I appreciate your comments and am happy to know I provide food for thought.

welcome back. Thank you for taking me along on the ride with you.

I'm watching the Seahawk game and thinking about you in the rain. I consider myself more of a student than the master, but thank you, grasshopper!

thanks for the positive input. Please see my note to steve about Santa Claus! I'm kind of drooling over the new Tiger, myself.

well put and simply said.

thanks for weighing in. Where in the Valley are you? Are you here in my town?


The Snark said...

Bikes and naked wimmen!!!

Oh, wait, I'm doing that already. Go on doing what you're doing. If we don't comment, it usually means we agree with you, and recognise the wisdom of your words.

And you have posted some real life savers in here.

irondad said...

I do have to admit that I find myself checking your site more often on Fridays! Sounds like you have an interesting time over there.


Anonymous said...

I live in Albany.
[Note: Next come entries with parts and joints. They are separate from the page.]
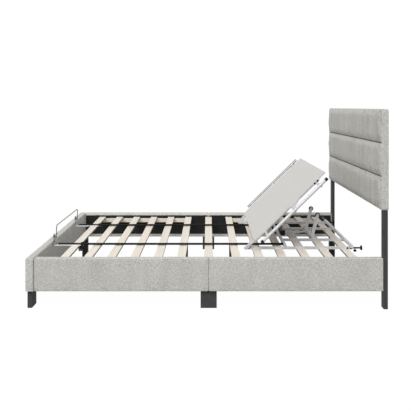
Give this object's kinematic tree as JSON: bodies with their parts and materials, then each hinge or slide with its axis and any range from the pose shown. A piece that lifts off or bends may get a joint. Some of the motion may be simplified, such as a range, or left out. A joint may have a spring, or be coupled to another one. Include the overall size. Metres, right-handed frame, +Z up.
{
  "type": "adjustable bed base",
  "caption": "Upholstered queen platform bed with headboard and wooden slats, and a powered head-lift panel, crank and foot stop lying on the slats.",
  "frame": {"origin": "on the floor under the middle of the bed's outline, legs standing on Z=0", "axes": "+X along the bed towards the headboard, +Y across it, +Z up"},
  "size_m": [2.14, 1.64, 1.179],
  "materials": {
    "linen": "light grey linen weave, matte",
    "lining": "plywood board faced with black non-woven lining",
    "birch": "pale birch plywood, satin",
    "leg_block": "matte black",
    "black_steel": "black powder coat",
    "silver_steel": "silver powder coat, satin",
    "black_plastic": "moulded black plastic",
    "rubber": "black rubber",
    "panel_board": "light grey laminated board, matte"
  },
  "bodies": {
    "bed": {"rail_cover_near_foot": "linen", "rail_board_near_foot": "lining", "ledger_near_foot": "birch", "rail_cover_near_head": "linen", "rail_board_near_head": "lining", "ledger_near_head": "birch", "head_leg_near": "black_steel", "centre_leg_near": "leg_block", "foot_leg_near": "leg_block", "joint_plate_near": "black_steel", "extension_bar_near": "black_steel", "bumper_near": "rubber", "rail_cover_far_foot": "linen", "rail_board_far_foot": "lining", "ledger_far_foot": "birch", "rail_cover_far_head": "linen", "rail_board_far_head": "lining", "ledger_far_head": "birch", "head_leg_far": "black_steel", "centre_leg_far": "leg_block", "foot_leg_far": "leg_block", "joint_plate_far": "black_steel", "extension_bar_far": "black_steel", "bumper_far": "rubber", "rail_cover_foot": "linen", "rail_board_foot": "lining", "headboard_cover": "linen", "headboard_board": "lining", "slat_01": "birch", "slat_02": "birch", "slat_03": "birch", "slat_04": "birch", "slat_05": "birch", "slat_06": "birch", "slat_07": "birch", "slat_08": "birch", "slat_09": "birch", "slat_10": "birch", "slat_11": "birch", "slat_12": "birch", "slat_13": "birch", "support_leg_1": "black_steel", "support_leg_2": "black_steel", "support_leg_3": "black_steel", "support_leg_4": "black_steel", "base_frame": "silver_steel", "actuator_tube": "silver_steel", "actuator_motor": "black_plastic"},
    "head_panel": {"head_board": "panel_board", "panel_frame": "silver_steel"},
    "lift_crank": {"lift_crank": "silver_steel"},
    "roller_near": {"roller_near": "black_plastic"},
    "roller_far": {"roller_far": "black_plastic"},
    "actuator_rod": {"actuator_rod": "silver_steel"},
    "foot_stop": {"stop_bracket_near": "silver_steel", "stop_bracket_far": "silver_steel", "retainer_wire": "silver_steel"},
    "lock_knob_near": {"lock_knob_near": "black_plastic"},
    "lock_knob_far": {"lock_knob_far": "black_plastic"}
  },
  "joints": [
    {"name": "head_lift", "type": "hinge", "parent": "bed", "child": "head_panel", "pos_m": [0.282, 0, 0.315], "axis": [0, -1, 0], "range_deg": [-44.3, 15.7]},
    {"name": "crank_turn", "type": "hinge", "parent": "bed", "child": "lift_crank", "pos_m": [0.727, 0, 0.2905], "axis": [0, -1, 0], "range_deg": [-75.6, 26.9]},
    {"name": "roller_spin_near", "type": "hinge", "parent": "lift_crank", "child": "roller_near", "pos_m": [0.76594, -0.14, 0.44001], "axis": [0, 1, 0], "continuous": true},
    {"name": "roller_spin_far", "type": "hinge", "parent": "lift_crank", "child": "roller_far", "pos_m": [0.76594, 0.14, 0.44001], "axis": [0, 1, 0], "continuous": true},
    {"name": "rod_slide", "type": "slide", "parent": "bed", "child": "actuator_rod", "axis": [0.998, 0, 0.0633], "range_m": [-0.00691, 0.01914]},
    {"name": "stop_slide", "type": "slide", "parent": "bed", "child": "foot_stop", "axis": [1, 0, 0], "range_m": [0, 0.055]},
    {"name": "knob_turn_near", "type": "hinge", "parent": "foot_stop", "child": "lock_knob_near", "pos_m": [-0.832, -0.34, 0.26], "axis": [0, 0, 1], "range_deg": [-180, 180]},
    {"name": "knob_turn_far", "type": "hinge", "parent": "foot_stop", "child": "lock_knob_far", "pos_m": [-0.832, 0.34, 0.26], "axis": [0, 0, 1], "range_deg": [-180, 180]}
  ],
  "couplings": [
    {"joint": "crank_turn", "follows": "head_lift", "ratio": 1.702},
    {"joint": "rod_slide", "follows": "head_lift", "m_per_rad": -0.0245}
  ]
}
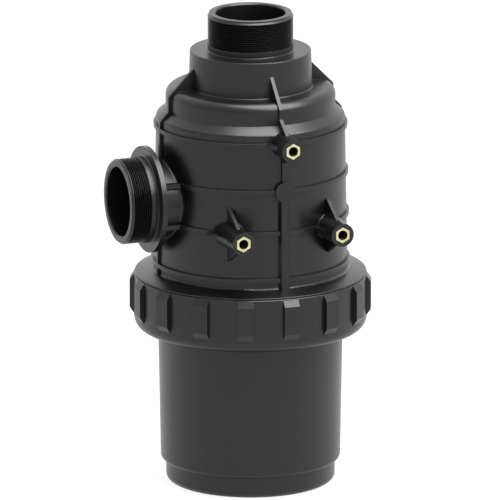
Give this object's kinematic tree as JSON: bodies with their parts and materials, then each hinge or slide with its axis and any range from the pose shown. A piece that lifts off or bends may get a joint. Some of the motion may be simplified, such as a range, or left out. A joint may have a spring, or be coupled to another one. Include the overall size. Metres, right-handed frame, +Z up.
{
  "type": "suction filter",
  "caption": "Suction filter with a threaded top port and side port, a lugged ring nut, a deep bowl, brass mounting inserts and a strainer cartridge inside.",
  "frame": {"origin": "centre of the bowl's flat underside, on the filter's main axis", "axes": "+Z up along the main axis towards the top port, -X along the side port, -Y out of the mounting bosses"},
  "size_m": [0.2682, 0.2497, 0.4925],
  "materials": {
    "head_plastic": "dark grey moulded polypropylene, satin",
    "nut_plastic": "dark grey moulded polypropylene, satin",
    "bowl_plastic": "dark grey moulded polypropylene, satin",
    "cartridge_plastic": "blue moulded polypropylene",
    "mesh_steel": "woven stainless steel wire",
    "seal_rubber": "black nitrile rubber",
    "insert_brass": "turned yellow brass"
  },
  "bodies": {
    "bowl": {"bowl": "bowl_plastic", "bowl_o_ring": "seal_rubber", "cartridge_upper_ring": "cartridge_plastic", "cartridge_lower_ring": "cartridge_plastic", "cartridge_upper_seal": "seal_rubber", "cartridge_lower_seal": "seal_rubber", "cartridge_cage": "cartridge_plastic", "cartridge_mesh": "mesh_steel"},
    "ring_nut": {"ring_nut": "nut_plastic"},
    "head": {"head": "head_plastic", "insert_top": "insert_brass", "insert_left": "insert_brass", "insert_right": "insert_brass"}
  },
  "joints": [
    {"name": "nut_spin", "type": "hinge", "parent": "bowl", "child": "ring_nut", "pos_m": [0, 0, 0.19], "axis": [0, 0, -1], "range_deg": [0, 2160]},
    {"name": "head_lift", "type": "slide", "parent": "bowl", "child": "head", "axis": [0, 0, 1], "range_m": [0, 0.0361]}
  ],
  "couplings": [
    {"joint": "head_lift", "follows": "nut_spin", "m_per_rad": 0.00095493}
  ]
}
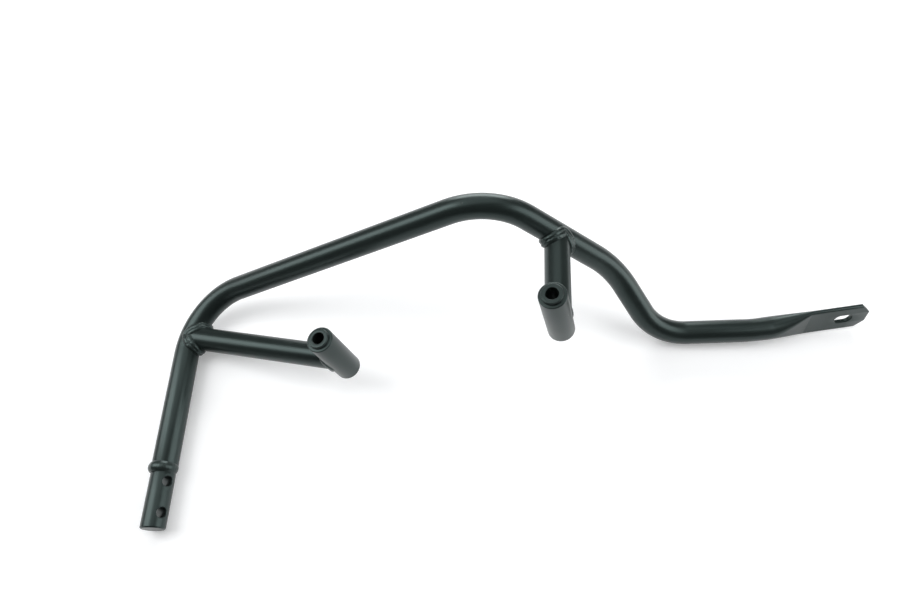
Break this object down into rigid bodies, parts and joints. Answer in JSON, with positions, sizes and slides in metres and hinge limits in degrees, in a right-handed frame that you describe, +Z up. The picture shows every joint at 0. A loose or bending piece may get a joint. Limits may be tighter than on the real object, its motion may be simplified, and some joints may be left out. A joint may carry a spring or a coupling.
{
  "type": "saddlebag mounting bracket",
  "caption": "Bent round-tube bracket with a cross-drilled spigot, a pressed slotted tongue and two arms that end in bolt bosses, to hang a saddlebag from a motorbike.",
  "frame": {"origin": "on the bench under the middle of the whole bracket, as it lies in the picture", "axes": "+Z up from the bench; +X along the long run, from the spigot's leg towards the tongue; +Y away from the spigot's free end"},
  "size_m": [0.6666, 0.2453, 0.1555],
  "materials": {
    "painted_steel": "satin",
    "weld_bead": "satin"
  },
  "bodies": {
    "root": {"main_tube": "painted_steel", "spigot": "painted_steel", "spigot_weld": "weld_bead", "front_arm": "painted_steel", "front_boss": "painted_steel", "front_root_weld": "weld_bead", "front_boss_weld": "weld_bead", "rear_arm": "painted_steel", "rear_boss": "painted_steel", "rear_root_weld": "weld_bead", "rear_boss_weld": "weld_bead"}
  },
  "joints": []
}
I like it here because it seems to be about an hour or two away from everything, coast, shopping, snow, ect.

I feel fortunate to have learned to ride in an area where traffic is actually rather light, and it's a short 5 or 10 minutes (depending on how many lights you have to stop at) to ALL the farming roads in the area.

I am also looking forward to hearing what happened with the traffic ticket that you got.

So if you see a screaming yellow helmet with tiger ears astride a Honda Rebel, Hi!

Balisada in the Willamette Valley

irondad said...

I'm pretty sure I saw you in the Albertson's plaza a couple of weeks or so ago. The tiger ears are something you sort of notice!


balisada said...

Yeah, that was me, waiting unhappily in Carl's Jr for my lunch.

People are always spotting my helmet in my office. They always stop in mid sentence - "I need to get a parking permit for my ve--Oh! Is that you? I saw you in town!"

I suppose I could do without the notoriety, but I am told that the yellow helmet gets me seen, which makes me very happy. And the tiger ears are cool. I suppose it helps me to portray the image that I am not an "outlaw" biker.